Two hundred civilians were reported to be trapped inside a mosque in a suburb of Damascus on Sunday night as fighting continued to rage outside between opposition fighters and forces loyal to President Bashar al-Assad. The country’s main Western-backed opposition group, the Syrian National Coalition, called on the United Nations to send “a strong warning” to President Assad that he “must immediately release” the civilians pinned inside Qaboun, a suburb to the north of the Syrian capital.

The coalition warned of a “massacre of thousands of civilians”, as a large number of armoured vehicles and elite forces reportedly entered the area late on Saturday night. Another opposition group, the Local Co-ordination Committees, claimed that most of the civilians held in the al-Omari mosque were women and children. It also reported that 11 people had died in heavy fighting in the area yesterday.

Infighting among rebel forces has reportedly continued in the wake of Thursday’s assassination of Kamal Hamami, a leading member of the Free Syrian Army, by the al-Qa’ida-linked Islamic State of Iraq and the Levant. The Syrian Observatory for Human Rights reported clashes between FSA fighters and Islamic State militants at a checkpoint in the Bustan al-Qasr neighbourhood in the south of Aleppo. FSA colonel Abu al-Tayeb claimed his men had managed to drive the rebels out of the area.

Islamic State forces captured the checkpoint, which separates the rebels from government-controlled areas, earlier in the week. In a bid to strangle government-held districts it closed the checkpoint, frustrating residents whose food supplies were curtailed at the start of the holy month of Ramadan. Residents demonstrated against the blockade on Friday, one of three protests against Islamists in the city last week.

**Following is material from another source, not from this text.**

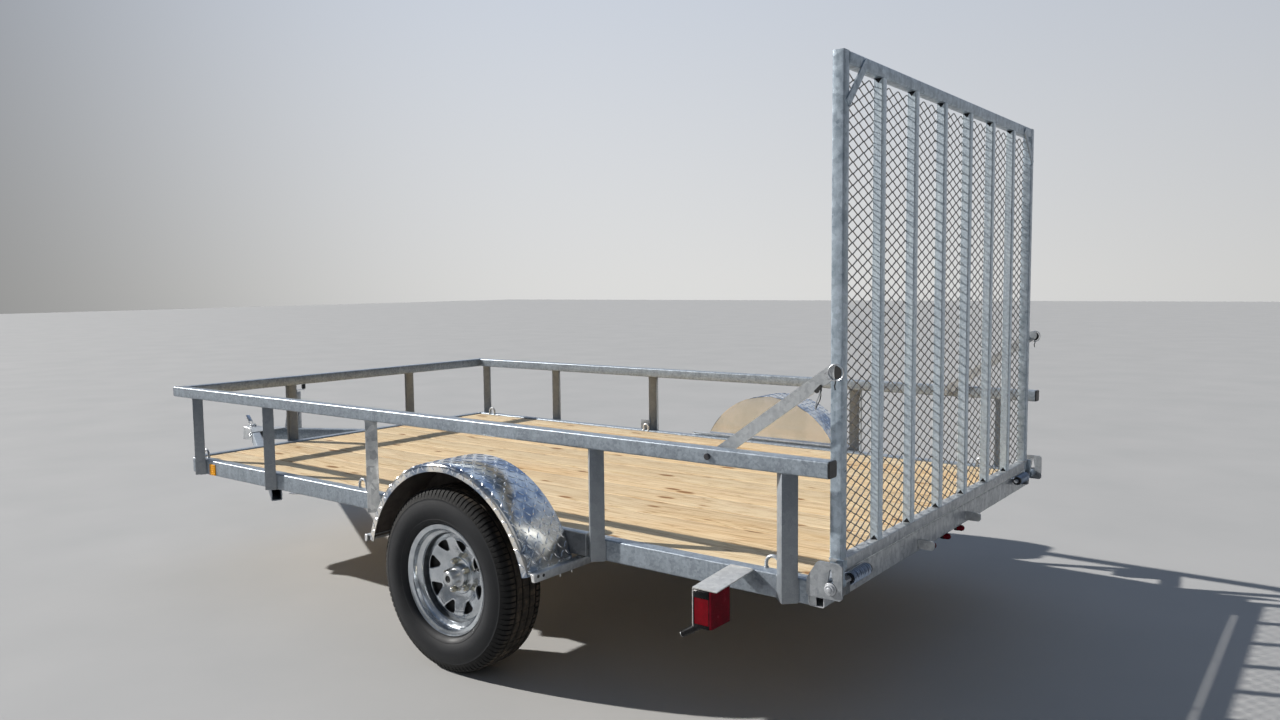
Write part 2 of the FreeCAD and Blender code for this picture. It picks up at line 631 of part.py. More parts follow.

It is believed that foreign fighters allied with the al-Qa’ida group were responsible for Friday’s assassination. The FSA’s Supreme Military Council has demanded that Islamic State commanders hand over those responsible, although the FSA has appeared to step back from the aggressive statements it issued against the group after the killing on Friday, saying that it wished to continue working with the Islamic State against President Assad.

“They are welcome if they help us fight the regime,” Colonel Abdel Rahman Suweis, a member of the FSA Supreme Military Council, told Al Jazeera. “But if they want to cause strife, impose a new understanding of religion and make Syria another Afghanistan, we will take the necessary measures,” he said.

The comments came as Taliban commanders in Pakistan said that they, too, are now involved in the fight in Syria. “When our brothers needed our help, we sent hundreds of fighters,” said a senior commander of Tehreek e-Taliban, as the Pakistan Taliban is known. He added that videos of those fighters in action would be released in the coming days.

The Taliban is ideologically similar to al-Qa’ida and many international jihadists have trained in the Pashtun areas along the Afghan border. Another Taliban commander stated that the principle of reciprocity had kicked in.

“Since our Arab brothers have come here for our support, we are bound to help them in their respective countries and that is what we [have done] in Syria.” The group has established at least one camp in Syria and the BBC reported that 12 “experts in warfare and information technology” had also been sent to Syria.

The new contingent of fighters is part of a growing number of foreign jihadists in Syria, whom Syrian state media have held responsible for attacks since the conflict began in March 2011. The Syrian State news agency Sana claimed 1,500 foreign fighters had entered the country last week alone.

Benjamin Netanyahu on Sunday refused to confirm whether Israel was responsible for a series of explosions that rocked the port city of Latakia on 5 July. Israel has been accused of launching a missile strike from one of its submarines on a consignment of Russian-made anti-ship weapons, and has in the past targeted other weapons inside Syria to prevent them falling into the hands of Hezbollah. “I am not in the habit of saying what we did do or didn’t do,” Mr Netanyahu told CBS’s Face the Nation.